In: Finance
Explain how the cash flow statement and the income statement are similar and, in turn, how they are different. (You may want to form two columns.) Discuss the important differences between sensitivity analysis and scenario analysis in the risk analysis of capital budgeting and, maybe more importantly, why these tools are used by analysts. What, if anything, does Monte Carlo simulation add to the discussion of project risk
The main similarity is that both statements measure company's performance over a period. However it only captures the sources of cash received by the comapny and how same has been spent unlike income statement where non cash items like depreciation and amortization are also considered. The main link between them is through net profit/loss which is the end result of income statement and starting point of a cash flow statement.
Sensitivity analysis tries to study impact of change in one factor keeping others constant. While scenario analysis is about trying to determine net present value under different situations in which the factors do not remain constant.
These are considered exteremely useful for studying risk. It prepares an enterprise for the worst possible situation beforehand. Both of these models are highly flexible and very much dynamic in nature.

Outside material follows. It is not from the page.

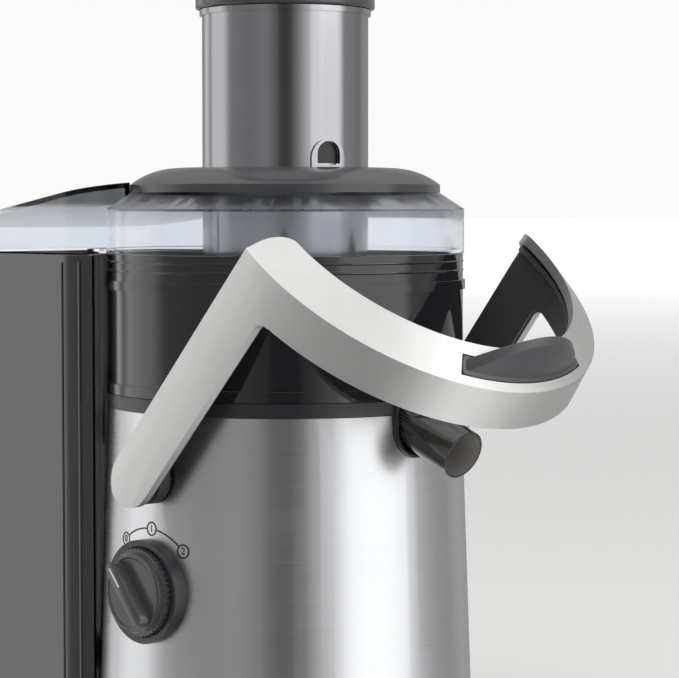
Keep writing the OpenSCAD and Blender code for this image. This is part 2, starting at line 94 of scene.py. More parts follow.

Monte Carlo simulation is a mathematical method in which we can measure risk with a number of different simulations or trials all of which habe different outcomes. Various probabilities for each course of action are chosen using random number tables so its very much independent in nature. It makes use of many probability distribution for a factor which is not certain and results are calculated over a large number of trials each having different outputs. The results shown by this simulation are very result oriented, it shows how likely the said result can take place so is very flexible and widely used in analyzing project risk.